8.2 Correction of Error. Declarant reserves, and shall have the continuing right, until the end of the Conversion Period, without the consent of the other Owners of any Mortgagee to amend this Declaration or the By-Laws for the purpose of resolving or clarifying any ambiguities or conflicts herein, or correcting any inadvertent misstatements, errors or omissions herein, or to comply with the requirements of Federal Home Loan Mortgage Corporation, Federal National Mortgage Association, Veterans Administration or Federal Housing Administration.
8.3 Ownership of Common Personal Property. Upon termination of the Conversion Period, as defined herein, Declarant shall execute and deliver a bill of sale to the Association transferring all items of personal property located on the Premises, furnished by Declarant, and intended for the common use and enjoyment of the Condominium Unit Owners and occupants. No Owner shall have any other interest and right thereto, and all such right and interest shall absolutely terminate upon the Owner’s termination of possession of his Condominium Unit.
8.4 Change in Documents. Upon written request, the holder of any mortgage covering any of the Condominium Units shall be entitled to written notification from the Association thirty (30) days prior to the effective date of any change in the Condominium documents. Any change in said documents during the time Declarant has control of the Association shall require the additional approval of the Veterans Administration.
8.5 Notice. All notices, demands or other notices intended to be served upon an Owner shall be sent by ordinary or certified mail, postage prepaid, addressed in the name of such Owner in care of the Unit number and Building address of such Owner. All notices, demands or other notices intended to be served upon the Board of Directors of the Association or the Association, shall be sent by ordinary or certified mail, postage prepaid, to 4159 Steck, Austin, Texas 78759, until such address is changed by a notice of address change duly recorded in the Travis County Condominium Records.

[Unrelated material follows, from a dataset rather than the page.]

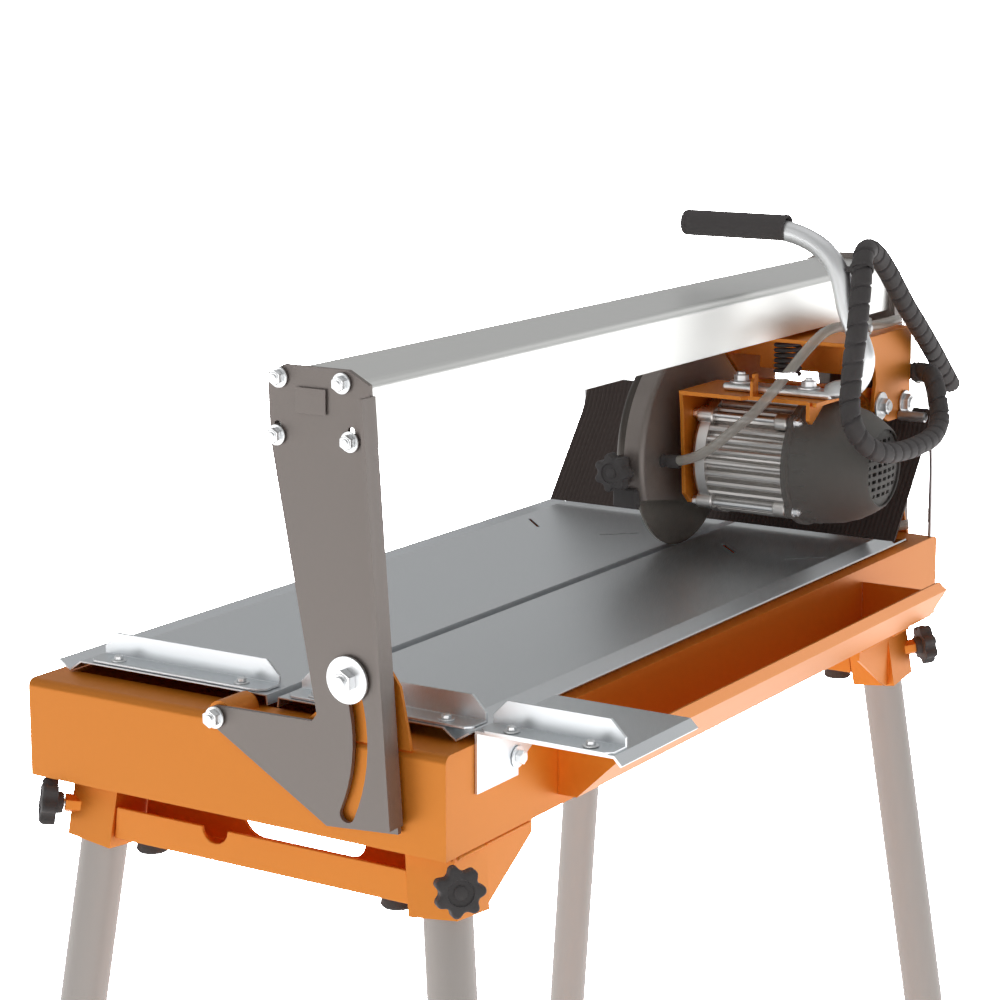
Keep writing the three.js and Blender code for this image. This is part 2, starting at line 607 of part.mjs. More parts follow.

8.6 Conflict Between Declaration and By-Laws. Whenever the application of the provisions of this Declaration conflict with the application of any provision of the By-Laws adopted by the Association, the provisions or application of this Declaration shall prevail.
8.7 Invalidation of Parts. If any of the provisions of this Declaration or any paragraph, sentence, clause, phrase or word or the application thereof in any circumstance be invalidated, such invalidity shall not affect the validity of the remainder of this Declaration and the application of any provision, paragraph, sentence, clause, phrase or word in any other circumstance shall not be affected thereby.
8.8 Omissions. In the event of the omission from this Declaration of any word, sentence, clause, provision or stipulation which shall be necessary for the accomplishment of the intent and purposes hereof, or any part hereof, then such omitted matter shall be supplied by inference and/or by reference to the Act.
8.9 Texas Condominium Act. The provisions of this Declaration shall be in addition and supplemental to the Condominium Ownership Act of the State of Texas and to all other provisions of law.
8.10 Gender. That whenever used herein, unless the context shall otherwise provide, the singular number shall include the plural, the plural the singular, and the use of any gender shall include all genders.
IN WITNESS WHEREOF, the Declarant has caused this instrument to be signed, sealed and delivered by its proper corporate officers [Mesa Ventures, Inc.] and its corporate seal to be affixed this 10th day of September, 1982.
Supplemental Declaration Of Merger and Annexation For Mesa Village Condominiums Phase II
This DECLARATION is made on the date set forth below by MESA VENTURES, INC., a Texas corporation, hereinafter called “Declarant”
WITNESSETH:
WHEREAS, Declarant is the Owner of certain property in the County of Travis, State of Texas, which is more particularly on the attached Exhibit ”A”, and WHEREAS, by a Condominium Declaration, hereinafter called “Declaration”, executed on September 10, 1982, and filed September 30, 1982, in Volume 7868, Page 523, of the Condominium Records of Travis County, Texas, and re-filed December 15, 1982, in Volume 7929, Page 792, of the condominium Records of Travis County, Texas, the Declarant therein restricted MESA VILLAGE CONDOMINIUMS, PHASE I, consisting of sixty-two (62) Units, to Condominium ownership; and WHEREAS, the above referenced Declaration provides in Paragraph 2.10 that the Declarant may annex additional property to MESA VILLAGE CONDOMINIUMS, PHASE I, as defined therein; and WHEREAS, the declarant is desirous of annexing and merging the adjoining tract described as PHASE II in the Declaration on which exist seventy-six (76) units; NOW THEREFORE, Declarant hereby declares that all of the Property described above as PHASE II in the Declaration shall be held, sold and conveyed subject to the easements, restrictions, covenants and conditions set forth in the Declaration for MESA VILLAGE CONDOMINIUMS, PHASE I, all of which are for the purpose of enhancing and protecting the value, desirability and attractiveness of the real property described above. The said easements, restrictions, covenants and conditions shall run with the above described Property and shall be binding on all parties having or acquiring any right, title of interest in the said Property or any part thereof, their heirs, successors and assigns, and shall inure to the benefit of each Owner and lessee thereof.